- Locations: Worthy Farm, Pilton, Somerset, England
- Previous event: Glastonbury Festival 1989
- Next event: Glastonbury Festival 1992

= Glastonbury Festival 1990 =

Music festival in England

Glastonbury Festival of Contemporary Performing Arts 1990 was attended by 70,000 with tickets costing £38.

Following the 1990 festival, violence flared between security guards and new age travellers in what became known as "The Battle of Yeoman's Bridge".

Eavis was also facing increasing battles from locals over the festival, with no festival taking place in 1991. Both pressures are captured in the 1992 Channel 4 documentary Showdown at Glastonbury.
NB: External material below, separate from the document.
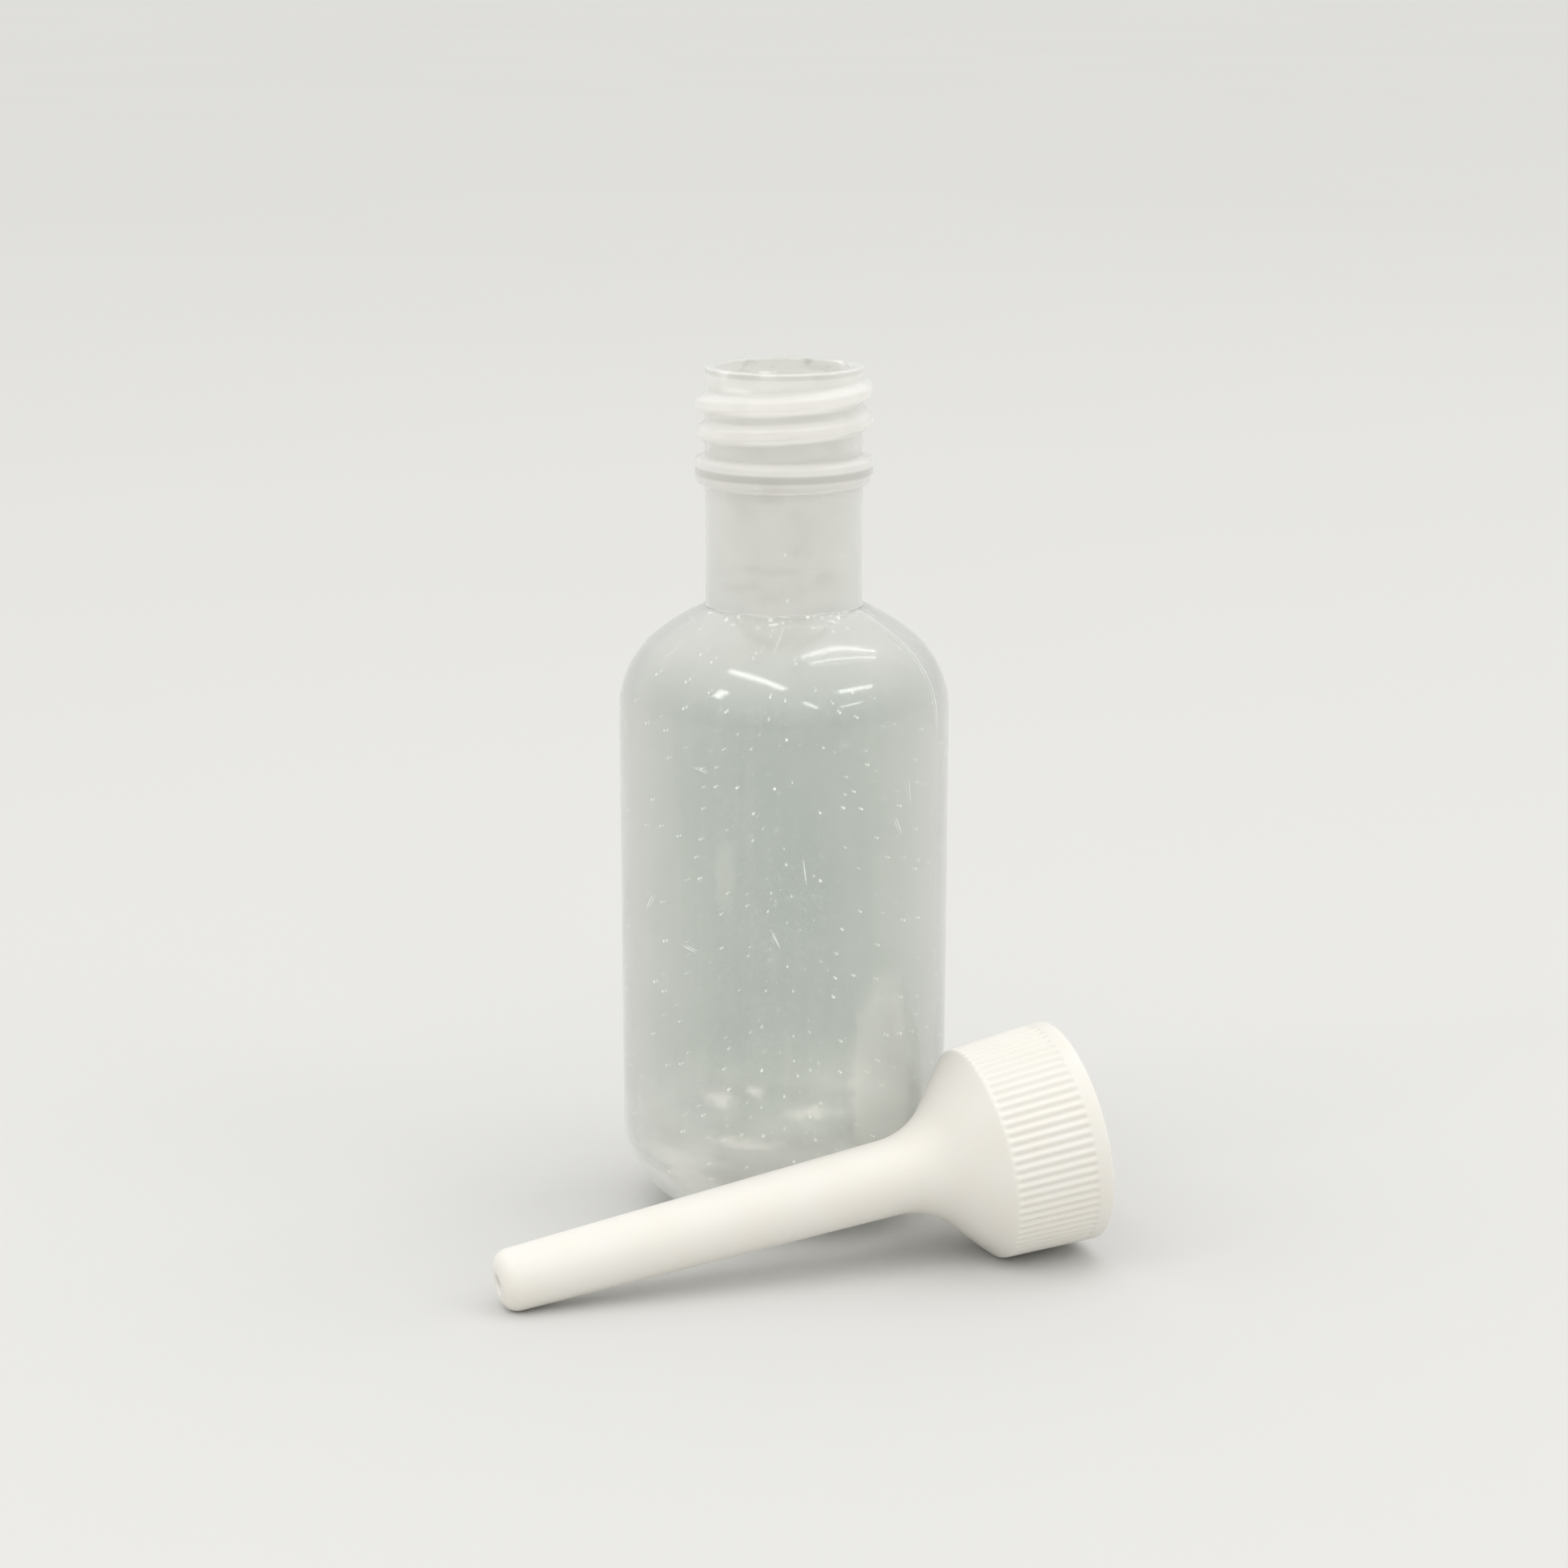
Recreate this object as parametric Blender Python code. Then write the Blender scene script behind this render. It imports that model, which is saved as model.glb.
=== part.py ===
"""Enema bottle: a small squeeze bottle with a long screw neck, and its nozzle cap lying in front of it.

Metres, +Z up. The table is the plane Z = 0, and the origin is the middle of the pair's footprint on it.
The viewer is on the -Y side. The nozzle points to the left and forward.
"""

import itertools
import math

import bmesh
import bpy
from mathutils import Vector

# Bottle body
BOTTLE_HEIGHT = 0.0984
BODY_RADIUS = 0.0189
FOOT_TAPER = 0.0002
BOTTLE_WALL = 0.0009
HEEL_RADIUS = 0.0108
SHOULDER_RADIUS = 0.0110
SHOULDER_SLOPE = math.radians(30.5)
STANDING_RING_WIDTH = 0.0016
PUSH_UP_DEPTH = 0.0012

# Neck
NECK_RADIUS = 0.00895
NECK_LENGTH = 0.0272
NECK_WALL = 0.0013
CREASE_WIDTH = 0.0003
RIM_OUTER_BEVEL = 0.00025
RIM_INNER_BEVEL = 0.0004
BEAD_DEPTH = 0.0100
BEAD_HEIGHT = 0.0036
BEAD_PROUD = 0.00115
BEAD_TOP_CHAMFER = 0.00045
BEAD_LOWER_ROUND = 0.0008

# Screw thread of the neck, and what the cap's thread keeps clear of it
THREAD_PITCH = 0.003175
THREAD_HEIGHT = 0.00113
THREAD_ROOT_SHARE = 0.85
THREAD_CREST_SHARE = 0.28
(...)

Glastonbury 90 is a 1999 live album release of a 1990 concert by Hawkwind.

== Pyramid stage ==
Source:

| Friday | Saturday | Sunday |
|---|---|---|
| Happy Mondays; Jesus Jones; Adamski; The Neville Brothers; Green on Red; Lush; Pale Saints; Galaxie 500; | The Cure; Sinéad O'Connor; De La Soul; James; Del Amitri; Julian Cope (No show); Avalon Stompers; | Ladysmith Black Mambazo; Aswad; Ry Cooder & David Lindley; Flaco Jiménez; Deacon Blue; Hothouse Flowers; Mano Negra; World Party; |

Archaos performed on top of the Pyramid after the Friday and Saturday night sets.